» **EXERCISE AIM**: Restate, word for word, all of the material shown below.

» **INFORMATION PROVIDED**:
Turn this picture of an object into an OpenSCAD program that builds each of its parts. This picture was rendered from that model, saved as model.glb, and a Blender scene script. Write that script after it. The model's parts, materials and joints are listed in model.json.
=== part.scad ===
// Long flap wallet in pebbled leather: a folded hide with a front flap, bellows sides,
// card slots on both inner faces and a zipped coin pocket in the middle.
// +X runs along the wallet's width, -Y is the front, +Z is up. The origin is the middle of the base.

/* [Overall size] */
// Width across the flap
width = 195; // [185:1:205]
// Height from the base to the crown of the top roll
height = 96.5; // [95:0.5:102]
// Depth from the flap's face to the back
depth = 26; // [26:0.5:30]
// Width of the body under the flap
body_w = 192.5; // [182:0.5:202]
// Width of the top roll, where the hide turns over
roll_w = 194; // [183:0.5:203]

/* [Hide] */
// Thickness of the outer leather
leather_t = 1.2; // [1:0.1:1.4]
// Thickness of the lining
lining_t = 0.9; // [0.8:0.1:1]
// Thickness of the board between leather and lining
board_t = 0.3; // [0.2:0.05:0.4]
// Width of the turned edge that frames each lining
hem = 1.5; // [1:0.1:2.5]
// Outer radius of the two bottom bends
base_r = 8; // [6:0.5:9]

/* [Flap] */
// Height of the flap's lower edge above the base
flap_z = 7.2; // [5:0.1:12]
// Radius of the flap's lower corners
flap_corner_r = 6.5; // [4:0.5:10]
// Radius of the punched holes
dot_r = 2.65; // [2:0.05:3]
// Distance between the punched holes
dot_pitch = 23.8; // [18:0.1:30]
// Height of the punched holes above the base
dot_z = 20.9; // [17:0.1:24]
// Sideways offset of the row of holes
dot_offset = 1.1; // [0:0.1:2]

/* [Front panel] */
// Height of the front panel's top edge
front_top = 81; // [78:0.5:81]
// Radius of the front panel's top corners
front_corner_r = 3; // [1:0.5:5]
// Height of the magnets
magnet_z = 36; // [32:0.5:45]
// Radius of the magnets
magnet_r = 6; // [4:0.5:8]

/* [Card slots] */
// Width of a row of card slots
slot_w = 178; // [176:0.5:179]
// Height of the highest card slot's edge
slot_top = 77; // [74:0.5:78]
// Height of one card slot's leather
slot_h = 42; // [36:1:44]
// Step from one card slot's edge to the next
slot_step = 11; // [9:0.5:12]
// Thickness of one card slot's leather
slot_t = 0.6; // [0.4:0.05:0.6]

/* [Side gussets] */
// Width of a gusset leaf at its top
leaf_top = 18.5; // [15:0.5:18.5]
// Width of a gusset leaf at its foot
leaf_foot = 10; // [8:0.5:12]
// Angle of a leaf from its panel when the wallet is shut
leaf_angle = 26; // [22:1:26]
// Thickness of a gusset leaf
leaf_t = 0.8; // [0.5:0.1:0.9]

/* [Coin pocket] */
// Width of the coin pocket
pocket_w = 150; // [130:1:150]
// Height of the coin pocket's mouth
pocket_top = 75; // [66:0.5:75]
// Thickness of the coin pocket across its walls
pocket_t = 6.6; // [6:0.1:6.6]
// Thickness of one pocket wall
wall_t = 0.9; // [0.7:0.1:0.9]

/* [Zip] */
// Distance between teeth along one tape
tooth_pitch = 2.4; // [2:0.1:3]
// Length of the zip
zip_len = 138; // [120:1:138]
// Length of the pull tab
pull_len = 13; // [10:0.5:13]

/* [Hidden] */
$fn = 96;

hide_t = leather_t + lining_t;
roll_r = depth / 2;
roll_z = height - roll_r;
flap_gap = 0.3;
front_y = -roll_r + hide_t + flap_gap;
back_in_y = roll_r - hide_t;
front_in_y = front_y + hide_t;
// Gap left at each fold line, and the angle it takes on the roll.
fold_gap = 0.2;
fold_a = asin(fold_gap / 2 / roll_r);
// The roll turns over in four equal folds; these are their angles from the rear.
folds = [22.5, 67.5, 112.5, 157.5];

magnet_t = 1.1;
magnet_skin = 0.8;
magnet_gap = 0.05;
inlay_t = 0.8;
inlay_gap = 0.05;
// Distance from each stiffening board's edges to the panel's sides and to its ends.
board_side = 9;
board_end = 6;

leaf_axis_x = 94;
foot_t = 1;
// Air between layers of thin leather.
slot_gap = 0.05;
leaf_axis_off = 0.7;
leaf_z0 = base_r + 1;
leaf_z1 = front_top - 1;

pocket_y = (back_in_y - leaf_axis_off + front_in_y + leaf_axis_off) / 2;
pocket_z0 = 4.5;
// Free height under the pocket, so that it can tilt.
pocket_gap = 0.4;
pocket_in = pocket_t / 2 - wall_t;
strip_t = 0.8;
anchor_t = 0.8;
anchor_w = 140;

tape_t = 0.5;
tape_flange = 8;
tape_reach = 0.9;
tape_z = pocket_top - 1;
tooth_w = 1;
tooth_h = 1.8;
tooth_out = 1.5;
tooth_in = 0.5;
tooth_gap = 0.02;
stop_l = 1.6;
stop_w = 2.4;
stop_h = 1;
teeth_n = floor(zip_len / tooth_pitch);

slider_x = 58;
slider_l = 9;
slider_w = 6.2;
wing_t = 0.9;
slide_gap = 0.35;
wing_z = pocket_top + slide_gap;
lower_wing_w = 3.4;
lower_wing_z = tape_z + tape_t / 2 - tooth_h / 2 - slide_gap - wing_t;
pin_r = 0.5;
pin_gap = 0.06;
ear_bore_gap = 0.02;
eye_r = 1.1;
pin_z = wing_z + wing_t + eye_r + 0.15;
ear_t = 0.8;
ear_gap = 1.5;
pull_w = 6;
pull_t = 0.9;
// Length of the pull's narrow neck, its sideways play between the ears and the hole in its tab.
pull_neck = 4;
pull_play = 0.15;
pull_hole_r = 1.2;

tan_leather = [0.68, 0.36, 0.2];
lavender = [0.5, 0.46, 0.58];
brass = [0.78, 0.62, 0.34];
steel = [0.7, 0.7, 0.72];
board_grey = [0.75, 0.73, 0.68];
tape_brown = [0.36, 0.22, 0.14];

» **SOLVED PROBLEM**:
Turn this picture of an object into an OpenSCAD program that builds each of its parts. This picture was rendered from that model, saved as model.glb, and a Blender scene script. Write that script after it. The model's parts, materials and joints are listed in model.json.
=== part.scad ===
// Long flap wallet in pebbled leather: a folded hide with a front flap, bellows sides,
// card slots on both inner faces and a zipped coin pocket in the middle.
// +X runs along the wallet's width, -Y is the front, +Z is up. The origin is the middle of the base.

/* [Overall size] */
// Width across the flap
width = 195; // [185:1:205]
// Height from the base to the crown of the top roll
height = 96.5; // [95:0.5:102]
// Depth from the flap's face to the back
depth = 26; // [26:0.5:30]
// Width of the body under the flap
body_w = 192.5; // [182:0.5:202]
// Width of the top roll, where the hide turns over
roll_w = 194; // [183:0.5:203]

/* [Hide] */
// Thickness of the outer leather
leather_t = 1.2; // [1:0.1:1.4]
// Thickness of the lining
lining_t = 0.9; // [0.8:0.1:1]
// Thickness of the board between leather and lining
board_t = 0.3; // [0.2:0.05:0.4]
// Width of the turned edge that frames each lining
hem = 1.5; // [1:0.1:2.5]
// Outer radius of the two bottom bends
base_r = 8; // [6:0.5:9]

/* [Flap] */
// Height of the flap's lower edge above the base
flap_z = 7.2; // [5:0.1:12]
// Radius of the flap's lower corners
flap_corner_r = 6.5; // [4:0.5:10]
// Radius of the punched holes
dot_r = 2.65; // [2:0.05:3]
// Distance between the punched holes
dot_pitch = 23.8; // [18:0.1:30]
// Height of the punched holes above the base
dot_z = 20.9; // [17:0.1:24]
// Sideways offset of the row of holes
dot_offset = 1.1; // [0:0.1:2]

/* [Front panel] */
// Height of the front panel's top edge
front_top = 81; // [78:0.5:81]
// Radius of the front panel's top corners
front_corner_r = 3; // [1:0.5:5]
// Height of the magnets
magnet_z = 36; // [32:0.5:45]
// Radius of the magnets
magnet_r = 6; // [4:0.5:8]

/* [Card slots] */
// Width of a row of card slots
slot_w = 178; // [176:0.5:179]
// Height of the highest card slot's edge
slot_top = 77; // [74:0.5:78]
// Height of one card slot's leather
slot_h = 42; // [36:1:44]
// Step from one card slot's edge to the next
slot_step = 11; // [9:0.5:12]
// Thickness of one card slot's leather
slot_t = 0.6; // [0.4:0.05:0.6]

/* [Side gussets] */
// Width of a gusset leaf at its top
leaf_top = 18.5; // [15:0.5:18.5]
// Width of a gusset leaf at its foot
leaf_foot = 10; // [8:0.5:12]
// Angle of a leaf from its panel when the wallet is shut
leaf_angle = 26; // [22:1:26]
// Thickness of a gusset leaf
leaf_t = 0.8; // [0.5:0.1:0.9]

/* [Coin pocket] */
// Width of the coin pocket
pocket_w = 150; // [130:1:150]
// Height of the coin pocket's mouth
pocket_top = 75; // [66:0.5:75]
// Thickness of the coin pocket across its walls
pocket_t = 6.6; // [6:0.1:6.6]
// Thickness of one pocket wall
wall_t = 0.9; // [0.7:0.1:0.9]

/* [Zip] */
// Distance between teeth along one tape
tooth_pitch = 2.4; // [2:0.1:3]
// Length of the zip
zip_len = 138; // [120:1:138]
// Length of the pull tab
pull_len = 13; // [10:0.5:13]

/* [Hidden] */
$fn = 96;

hide_t = leather_t + lining_t;
roll_r = depth / 2;
roll_z = height - roll_r;
flap_gap = 0.3;
front_y = -roll_r + hide_t + flap_gap;
back_in_y = roll_r - hide_t;
front_in_y = front_y + hide_t;
// Gap left at each fold line, and the angle it takes on the roll.
fold_gap = 0.2;
fold_a = asin(fold_gap / 2 / roll_r);
// The roll turns over in four equal folds; these are their angles from the rear.
folds = [22.5, 67.5, 112.5, 157.5];

magnet_t = 1.1;
magnet_skin = 0.8;
magnet_gap = 0.05;
inlay_t = 0.8;
inlay_gap = 0.05;
// Distance from each stiffening board's edges to the panel's sides and to its ends.
board_side = 9;
board_end = 6;

leaf_axis_x = 94;
foot_t = 1;
// Air between layers of thin leather.
slot_gap = 0.05;
leaf_axis_off = 0.7;
leaf_z0 = base_r + 1;
leaf_z1 = front_top - 1;

pocket_y = (back_in_y - leaf_axis_off + front_in_y + leaf_axis_off) / 2;
pocket_z0 = 4.5;
// Free height under the pocket, so that it can tilt.
pocket_gap = 0.4;
pocket_in = pocket_t / 2 - wall_t;
strip_t = 0.8;
anchor_t = 0.8;
anchor_w = 140;

tape_t = 0.5;
tape_flange = 8;
tape_reach = 0.9;
tape_z = pocket_top - 1;
tooth_w = 1;
tooth_h = 1.8;
tooth_out = 1.5;
tooth_in = 0.5;
tooth_gap = 0.02;
stop_l = 1.6;
stop_w = 2.4;
stop_h = 1;
teeth_n = floor(zip_len / tooth_pitch);

slider_x = 58;
slider_l = 9;
slider_w = 6.2;
wing_t = 0.9;
slide_gap = 0.35;
wing_z = pocket_top + slide_gap;
lower_wing_w = 3.4;
lower_wing_z = tape_z + tape_t / 2 - tooth_h / 2 - slide_gap - wing_t;
pin_r = 0.5;
pin_gap = 0.06;
ear_bore_gap = 0.02;
eye_r = 1.1;
pin_z = wing_z + wing_t + eye_r + 0.15;
ear_t = 0.8;
ear_gap = 1.5;
pull_w = 6;
pull_t = 0.9;
// Length of the pull's narrow neck, its sideways play between the ears and the hole in its tab.
pull_neck = 4;
pull_play = 0.15;
pull_hole_r = 1.2;

tan_leather = [0.68, 0.36, 0.2];
lavender = [0.5, 0.46, 0.58];
brass = [0.78, 0.62, 0.34];
steel = [0.7, 0.7, 0.72];
board_grey = [0.75, 0.73, 0.68];
tape_brown = [0.36, 0.22, 0.14];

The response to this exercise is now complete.